Imagine if Palm Beach were 10 times larger and had only nine police officers to patrol it.
The park is part of the Greater Lebombo Conservancy in western Mozambique. To its east is South Africa’s Kruger National Park, home to half the world’s population of white and black rhinos.
And while South Africa has hundreds of charities working within Kruger National Park to stop poachers, the majority of poachers are from Mozambique and they use the less-patrolled conservancy, in their country, to enter and exit Kruger, according to Australian Damien Mander, chief executive officer of theInternational Anti-Poaching Foundation .
As part of a lecture and fund-raising tour, Mander explained his organization’s mission on Sunday before a crowd of about 50 people at Nick & Johnnie’s.
Based in Sabie Game Park, the foundation trains game rangers, develops security plans and buys equipment to reduce poaching.
Mander first visited South Africa and Mozambique in 2009, after completing several tours of duty in Iraq as a Navy clearance diver.
‘Iconic species’
There he witnessed the challenges faced by native game rangers who leave their families for two weeks at a time to conduct dangerous patrols with sparse resources, he said Monday.
“I’d come from a special forces background where we had every resource we needed. These guys were protecting iconic species, the elephant and the rhino, with next to nothing,” Mander said.
A particularly grisly scene inspired him to create the foundation.
While on patrol with game rangers, he saw a Cape buffalo struggling to free one of its back legs from a wire snare set by poachers.
“It ripped its own pelvis in half trying to get free. When we shot it to put it out of its misery, we found it had a calf inside,” Mander said.
Improving the odds
With the aid of others, Mander is improving the odds for rhinos in Kruger National Park and the buffer zone to the east.
“We need the support of the global community to save what wilderness that we have left,” Mander said. “The rhino and elephants are the hardest animals to protect because poachers go to the greatest lengths to hunt them.”

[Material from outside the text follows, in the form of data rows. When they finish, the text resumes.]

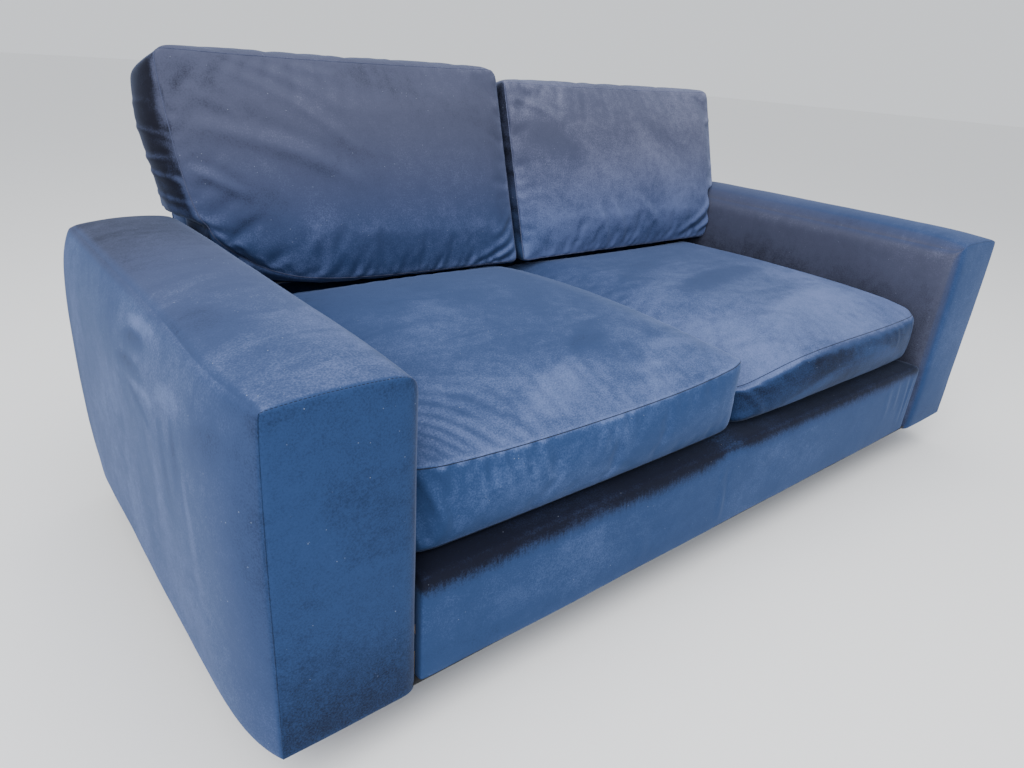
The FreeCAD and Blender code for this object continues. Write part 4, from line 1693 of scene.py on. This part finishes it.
@dataclass
class FixedBack:
    """The padded back behind the loose cushions, and the panel over its rear."""

    bench: Bench
    top_depth: float = 0.078
    rake: float = BACK_RAKE
    cell: float = 0.016
    depth_scale: float = 0.1
    corner: float = 0.020
    padding_round: float = 0.018
    cloth_round: float = 0.0012
    padding_inset: float = 0.0036
    cloth_inset: float = 0.0035
    flap: Share = (0.0004, 0.0018)

    def build(self) -> None:
        """Model, finish and set both parts."""
        low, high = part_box("back_cover")
        rear_low, rear_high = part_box("back_rear_cover")
        arm_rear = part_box("arm_cover_left")[1].y
        self.top = high.z
        self.top_y = high.y
        self.slope = (high.y - arm_rear) / (high.z - rear_low.z)
        rear = self.rear_face(self.padding_inset)
        padded = self.panel("back_upholstery", low, high, self.front_face, rear, self.padding_round)
        self.finish(padded, ("back_cover", "back_padding"), 0.95)
        inside, outside = self.rear_face(self.cloth_inset), self.rear_face(0.0)
        cloth = self.panel("back_rear_upholstery", rear_low, rear_high, inside, outside, self.cloth_round)
        self.finish(cloth, ("back_rear_cover",), 0.95)
        for side, edge in ((-1, rear_low.x), (1, rear_high.x)):
            ends = sorted(edge + side * away for away in self.flap)
            foot = Vector((ends[0], 0, rear_low.z + 0.001))
            head = Vector((ends[1], 0, low.z + 0.004))
            name = f"back_side_{'left' if side < 0 else 'right'}_cloth"
            front_face = self.flat_face(arm_rear + 0.001)
            rear_face = self.rear_face(self.flap[0])
            flap = self.panel(name, foot, head, front_face, rear_face, self.cloth_round / 2)
            shaded_smooth(flap)
            paint(flap, NAP_AND_SHADE, 0.42)
            self.bench.fit(flap, "sofa_frame", "velvet", VELVET)

    def front_face(self, z: np.ndarray) -> np.ndarray:
        """Where the raked front face lies at each height."""
        return self.top_y - self.top_depth - (self.top - z) * math.tan(self.rake)

    def flat_face(self, y: float) -> Callable[[np.ndarray], np.ndarray]:
        """An upright face."""
        return lambda z: np.full(len(z), y)

    def rear_face(self, inward: float) -> Callable[[np.ndarray], np.ndarray]:
        """Where the sloping rear face lies at each height, moved inward."""
        return lambda z: self.top_y - inward - (self.top - z) * self.slope

    def panel(
        self,
        name: str,
        low: Vector,
        high: Vector,
        front: Callable[[np.ndarray], np.ndarray],
        rear: Callable[[np.ndarray], np.ndarray],
        round_off: float,
    ) -> bpy.types.Object:
        """Model a panel between two sloping faces.

        Args:
            name: The piece's name.
            low: Its low corner.
            high: Its high corner.
            front: Its front face.
            rear: Its rear face.
            round_off: The rounding of its edges.

        Returns:
            The panel.
        """
        steps = (round_off * 0.15, round_off * 0.4, round_off * 0.8) if round_off > 0.002 else (0.0012,)
        thick = self.depth_scale
        xs = stations(low.x, high.x, self.cell, near_ends(low.x, high.x, steps))
        ys = stations(0.0, thick, thick / 3, near_ends(0.0, thick, (thick * 0.1,)))
        zs = stations(low.z, high.z, self.cell, near_ends(low.z, high.z, steps))
        piece = gridded_block(name, (xs, ys, zs))
        rest = rest_of(piece)
        deep = min(round_off, thick * 0.3)
        points = rounded(rest, (round_off, deep, round_off * 0.5), (round_off, deep * 0.2, round_off))
        if high.x - low.x > 0.1:
            for sign in (-1, 1):
                round_edge(points, (rest.min(0), rest.max(0)), {0: sign, 2: 1}, self.corner)
        share = points[:, 1] / thick
        z = points[:, 2]
        points[:, 1] = front(z) + (rear(z) - front(z)) * share
        move_to(piece, points)
        refined(piece, 1)
        return piece

    def finish(self, piece: bpy.types.Object, nodes: Sequence[str], fill: float) -> None:
        """Pad, shade, paint and set one part."""
        rest = rest_of(piece)
        uneven = lumps(rest, 0.2, 31.0) * 0.0010
        points = coordinates(piece)
        points[:, 1] += uneven
        move_to(piece, points)
        shaded_smooth(piece)
        down = smoothstep(0.0, 1.0, -across(rest)[:, 2])
        # Painted shade: darker and less grey towards the bottom, behind the cushions.
        paint(piece, NAP_AND_SHADE, 0.48 - 0.06 * down)
        paint(piece, PAINTED_SHEEN, 0.25 - 0.15 * down)
        self.bench.fit(piece, "sofa_frame", "velvet", VELVET, nodes)


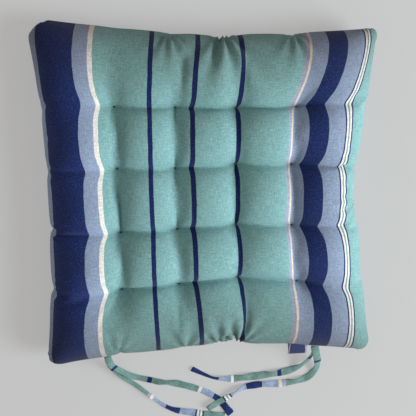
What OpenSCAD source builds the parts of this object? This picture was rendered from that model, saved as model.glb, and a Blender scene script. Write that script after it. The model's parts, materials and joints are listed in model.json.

Poachers get tens of thousands of dollars for rhino horns, which are sold in Vietnam and China to people who wrongly believe they cure a variety of illnesses.
Shrinking the battlefield
Palm Beacher Jason Paterniti, a managing partner of private investment firm Global Risk Capital, supports the foundation and visited the office in Mozambique earlier this year.
He was there to help establish a system that uses drones and a computer model developed by University of Maryland professor Thomas Snitch to determine where rhinos and poachers are most likely to intersect. The system is based on a program the professor created to help soldiers avoid improvised explosive devises in Iraq and Afghanistan.
“Sabie Game Park is 10 times the size of Palm Beach. And when we got there, there were only nine rangers to patrol and protect a 60-mile perimeter and 70,000 acres,” Paterniti said. “What we are trying to do is shrink the size of the battlefied so that we can optimize the probability that poachers will not reach the rhinos.”
Paterniti plans to return to the park in November. He is providing support for a team from the University of California at San Diego creating a “persistent surveillance sensor system” to further boost rangers’ effectiveness.
The aim is to give rangers around-the-clock real-time surveillance information about the locations of rhinos and poachers.
The animals, like elephants, have existed on the planet for several thousand years, with predecessors going back millions of years, and both need protection, Paterniti said.
“It’s only in the last 100 years that man has brought these animals to the edge of extinction,” Paterniti said. “If we don’t protect the most charismatic (African) species, the rhinos and the elephant, then there’s no hope for the other animals. Once they are gone, they are gone.”